Being Cool: The Silent Killer

I attempted to weigh myself in at the gym, but the scale was broken. Awesome. So I went to the store, and bought one myself. Nice one too. Digital. I took it home, hopped on, and it said I weighed 176 lbs. NICE! I have lost almost 200 lbs in almost a week! Then it occured to me that the scale might be broken. So, I called to my 9 yr old daughter to come in and stand on it. Turns out she is quite the fatty, because she also weighed in at an impressive 176lbs. This scale is also broken.

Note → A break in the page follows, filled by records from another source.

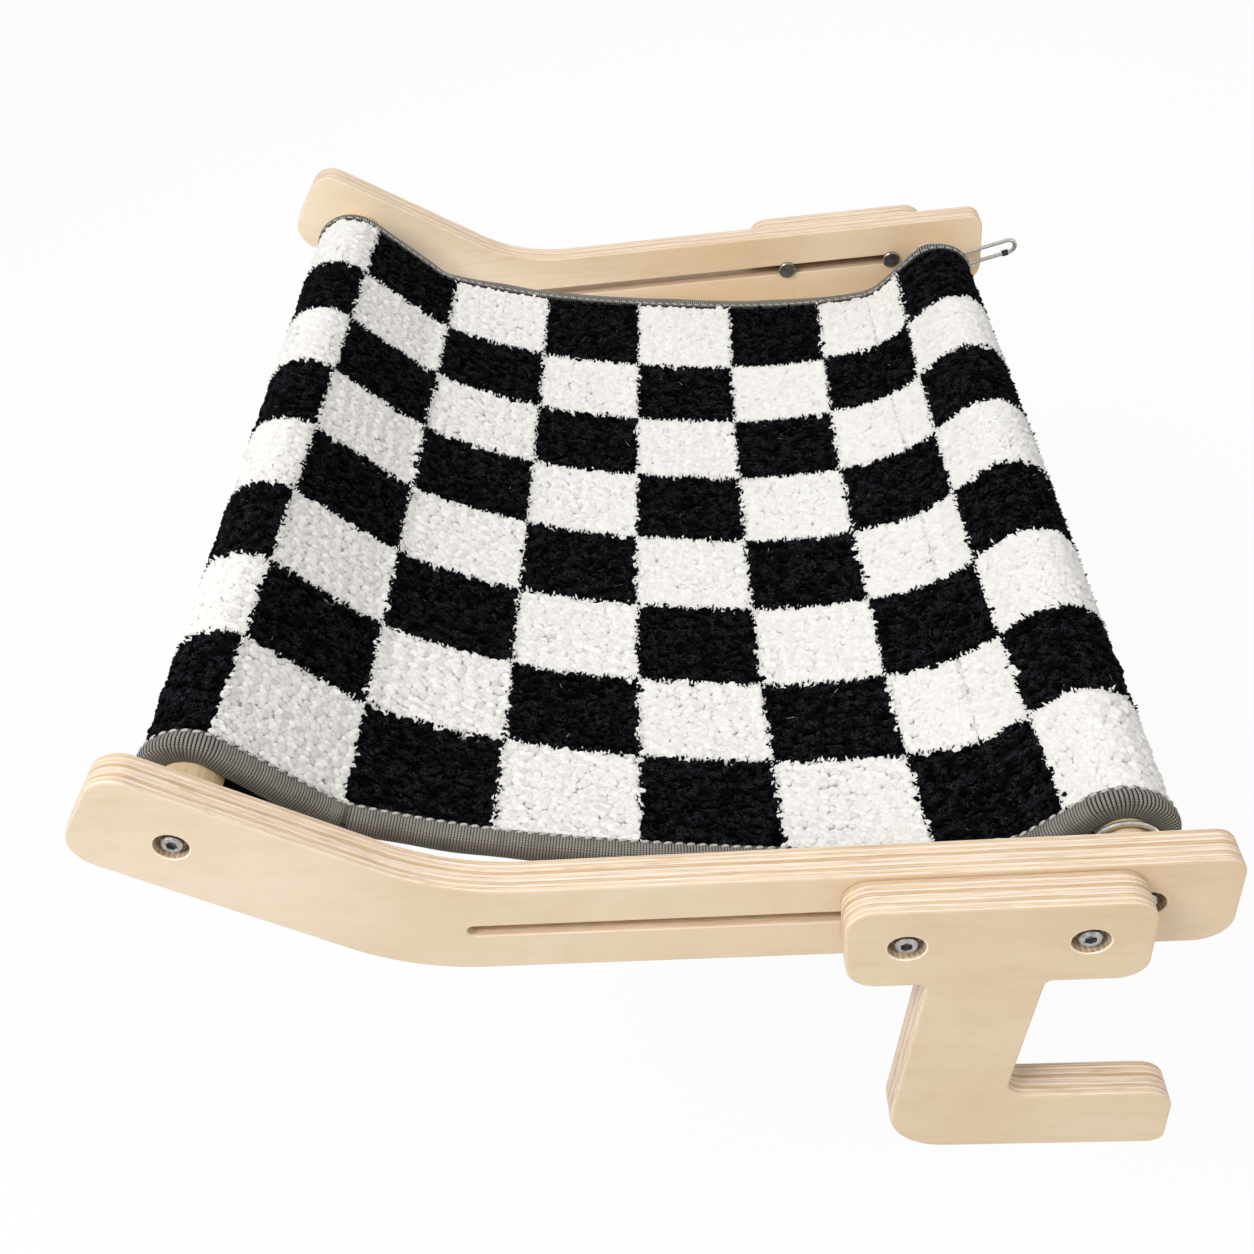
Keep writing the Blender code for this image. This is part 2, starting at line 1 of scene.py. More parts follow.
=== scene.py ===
# Looks of the cat hammock shelf: birch plywood, steel, checked fleece and grey webbing.
# X runs from the room to the window, Y along the window, Z up. Lengths are in metres.

import math

import bmesh
import bpy
import numpy as np
from mathutils import Matrix, Vector


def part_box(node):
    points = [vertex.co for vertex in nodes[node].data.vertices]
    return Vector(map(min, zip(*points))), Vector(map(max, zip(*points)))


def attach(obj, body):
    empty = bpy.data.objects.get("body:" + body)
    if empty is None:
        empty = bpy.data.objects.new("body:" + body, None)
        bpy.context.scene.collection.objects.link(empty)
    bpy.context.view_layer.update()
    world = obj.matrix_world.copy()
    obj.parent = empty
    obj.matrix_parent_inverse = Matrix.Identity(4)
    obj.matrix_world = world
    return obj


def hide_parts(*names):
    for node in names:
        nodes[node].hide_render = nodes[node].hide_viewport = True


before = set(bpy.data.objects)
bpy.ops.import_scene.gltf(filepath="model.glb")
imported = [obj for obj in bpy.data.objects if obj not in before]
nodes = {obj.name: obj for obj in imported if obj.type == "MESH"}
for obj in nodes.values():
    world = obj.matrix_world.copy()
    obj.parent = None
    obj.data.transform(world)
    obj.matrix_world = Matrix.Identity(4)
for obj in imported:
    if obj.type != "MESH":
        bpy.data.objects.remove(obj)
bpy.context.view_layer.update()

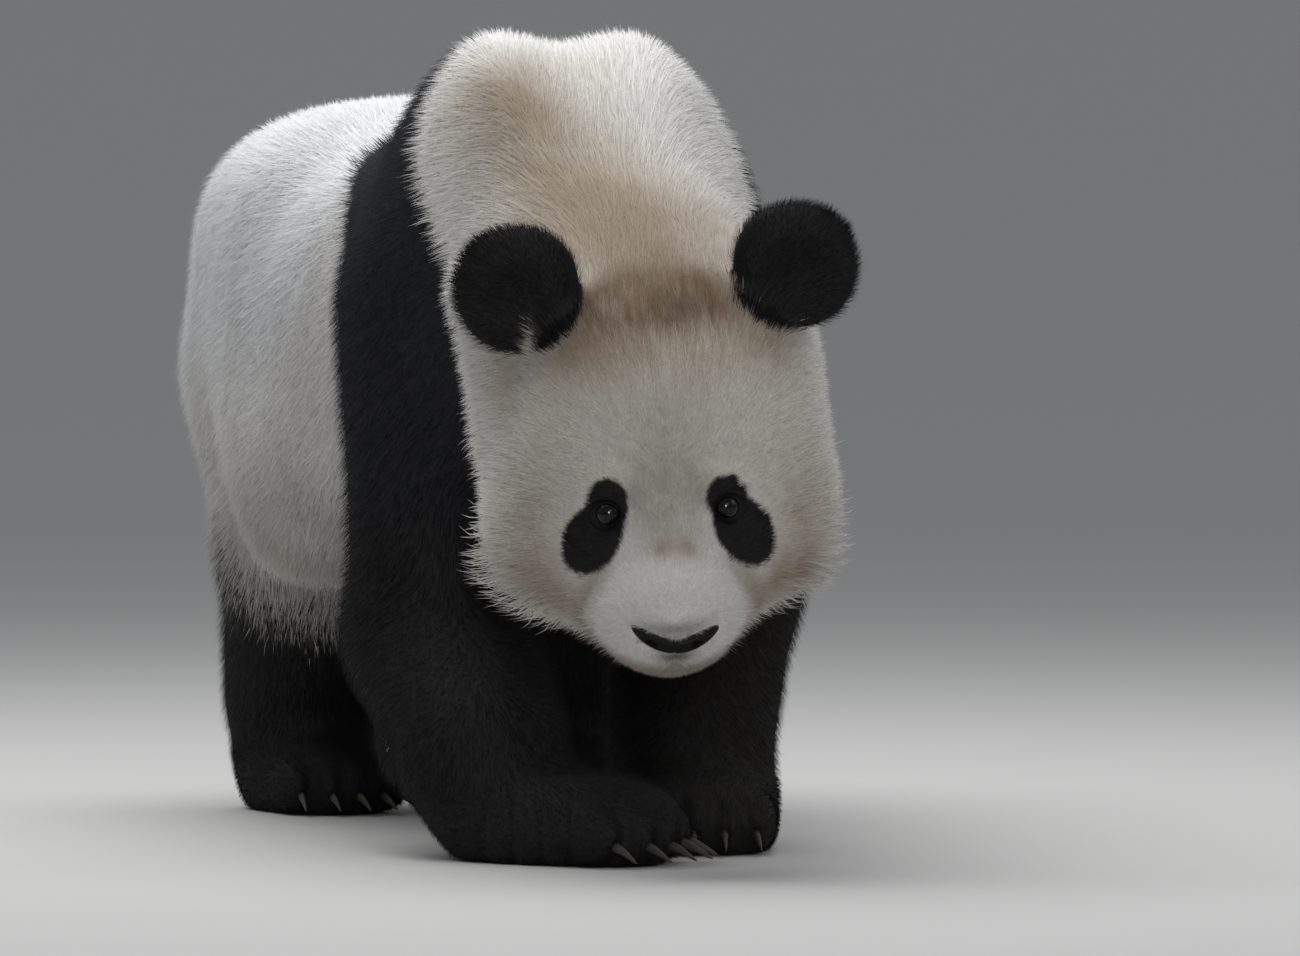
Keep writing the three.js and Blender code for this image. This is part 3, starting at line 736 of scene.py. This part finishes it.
def triangles_of(piece):
    """The piece's triangles: their corner points, corner normals and corner places on its OFBake map."""
    mesh = piece.data
    mesh.calc_loop_triangles()
    corners = np.empty(len(mesh.loop_triangles) * 3, np.int32)
    mesh.loop_triangles.foreach_get("loops", corners)
    loop_points = np.empty(len(mesh.loops), np.int32)
    mesh.loops.foreach_get("vertex_index", loop_points)
    places = np.empty(len(mesh.loops) * 2, np.float32)
    mesh.uv_layers["OFBake"].data.foreach_get("uv", places)
    at = np.empty(len(mesh.vertices) * 3, np.float32)
    mesh.vertices.foreach_get("co", at)
    facing = np.empty(len(mesh.vertices) * 3, np.float32)
    mesh.vertices.foreach_get("normal", facing)
    index = loop_points[corners].reshape(-1, 3)
    return (at.reshape(-1, 3)[index] - PLACE, facing.reshape(-1, 3)[index],
            places.reshape(-1, 2)[corners].reshape(-1, 3, 2))


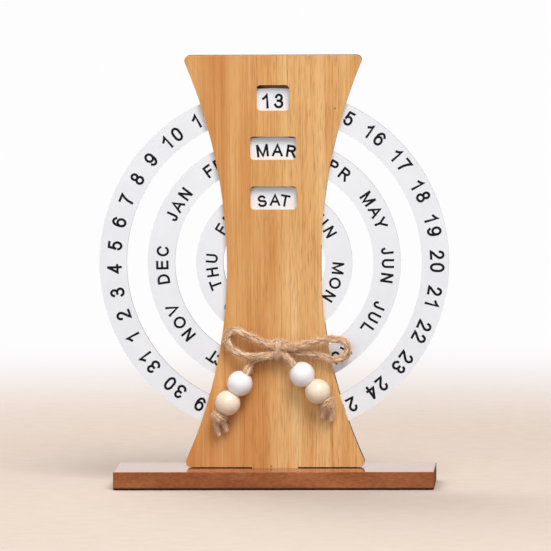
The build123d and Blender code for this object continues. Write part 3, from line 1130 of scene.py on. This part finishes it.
def area_light(name, place, size, watts, hex_colour):
    """A square soft box that points at the middle of the object."""
    lamp = bpy.data.lights.new(name, "AREA")
    lamp.shape = "SQUARE"
    lamp.size = size
    lamp.energy = watts
    lamp.color = linear(hex_colour)[:3]
    holder = new_object(name, lamp)
    holder.location = place
    holder.rotation_euler = (LAMP_TARGET - Vector(place)).to_track_quat("-Z", "Y").to_euler()


def surroundings():
    """Even pale light from all round, as in a bright room, whose walls look white."""
    world = bpy.data.worlds.new("bright room")
    world.use_nodes = True
    tree = world.node_tree
    light = tree.nodes["Background"]
    plug(tree, light, {"Color": linear("#F7F8FF"), "Strength": 0.30})
    white = add(tree, "ShaderNodeBackground", {"Color": linear(ROOM_WHITE), "Strength": 1.0})
    mixed = add(tree, "ShaderNodeMixShader", {0: seen_directly(tree), 1: light, 2: white})
    plug(tree, tree.nodes["World Output"], {"Surface": mixed})
    bpy.context.scene.world = world


CAMERA_DISTANCE = 5.0
CAMERA_AZIMUTH = 2.7
CAMERA_ELEVATION = 4.5
CAMERA_ROLL = -0.33
CAMERA_TARGET = Vector((0.66, 0.0, 116.3)) * MM
PIXELS = 551
PIXEL_SIZE = 0.552  # at the object
PICTURE_WIDTH = PIXELS * PIXEL_SIZE * MM
SENSOR = 36.0


def camera():
    """A long lens from just right of the front and a little above."""
    azimuth = math.radians(CAMERA_AZIMUTH)
    elevation = math.radians(CAMERA_ELEVATION)
    back = Vector(
        (
            math.sin(azimuth) * math.cos(elevation),
            -math.cos(azimuth) * math.cos(elevation),
            math.sin(elevation),
        )
    )
    view = bpy.data.cameras.new("camera")
    view.sensor_width = SENSOR
    view.lens = SENSOR * CAMERA_DISTANCE / PICTURE_WIDTH
    view.clip_end = 50.0
    holder = new_object("camera", view)
    holder.location = CAMERA_TARGET + back * CAMERA_DISTANCE
    roll = Matrix.Rotation(math.radians(CAMERA_ROLL), 3, "Z")
    holder.rotation_euler = (back.to_track_quat("Z", "Y").to_matrix() @ roll).to_euler()
    bpy.context.scene.camera = holder


studio()
surroundings()
area_light("key", (0.72, -1.95, 2.62), size=1.5, watts=86.0, hex_colour="#FFFCF8")
area_light("fill", (-0.8, -2.3, 1.0), size=1.4, watts=14.5, hex_colour="#F5F8FF")
area_light("back", (-1.0, 1.9, 2.6), size=2.0, watts=62.0, hex_colour="#FFFCF8")
camera()

bpy.context.scene.view_settings.view_transform = "Standard"
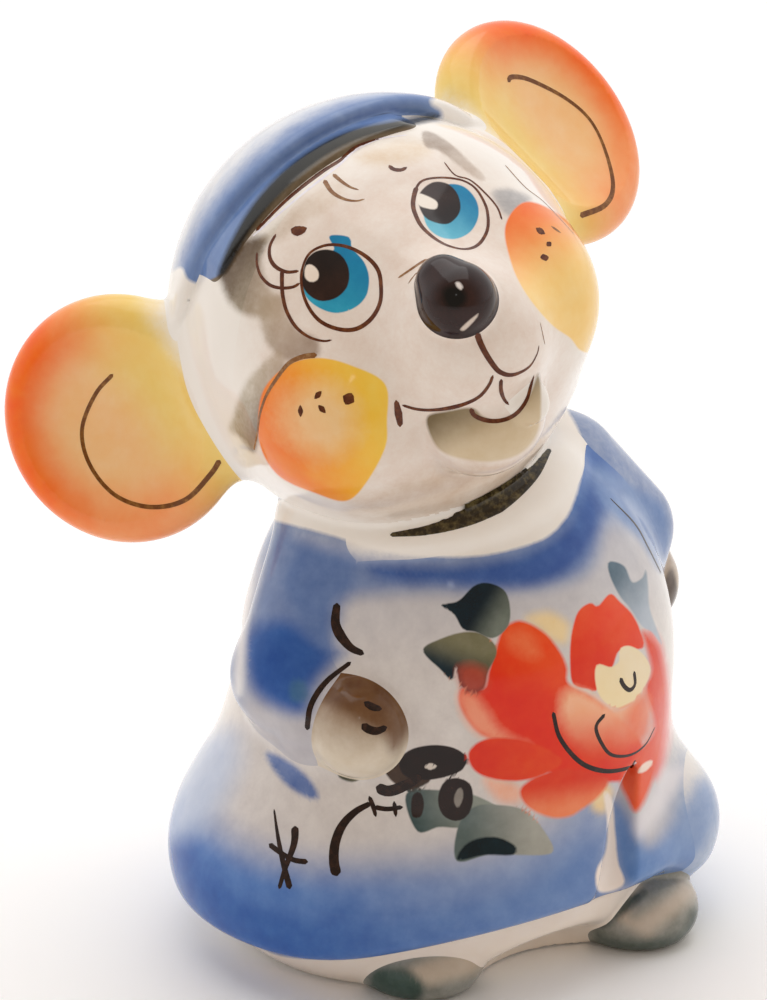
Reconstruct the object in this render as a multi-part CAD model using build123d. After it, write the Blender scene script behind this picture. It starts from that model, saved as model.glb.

It’s a sign that I shouldn’t be worrying about the lbs as much as I should worry about the lifestyle change.

So far this week I think I am doing really good mostly. I have gone to the gym 5 times in the last 2 and a half years. That sounds shitty when you look at it like that. Those 5 times have all been this week, which makes me feel a whole lot better. I got up at 5 am to go there all week. But, if I am going to talk myself up for going to the gym, I will also be honest about the downfalls. If you could call them that. In all honesty, I did go out and have some beers a few nights ago. Not even enough to get drunk. Which, in retrospect, seems like a waste. If in the future I am going to waste time and caloric intake on drinking PBR at the Mohawk Place, I at least am going to have enough to make it a worthy expeditioin.

My diet has geen pretty spot on. I have not eaten at all after dinners, stayed away from fast food, snacked on veggies or low cal things, and all the important things I learned. I can almost convince myself that I don’t miss cheeseburgers. But I do. With every bite of the turkey sandwich on 12 grain bread. That is just how it is. I’m a Delicious-aholic. 

Congrats on the 8lb loss!! Thats amazing!!! Keep up the good work. I have faith in you.

Thanks a bunch! I really appreciate that

how about you turn that 360 reasons to hate yourself into 365 days of loving yourself. just imagine where you can be in a year :)

I’d imagine I’d be fresh out of lotion. But in truth, I just needed a self deprecating title. Thanks for the motivation though!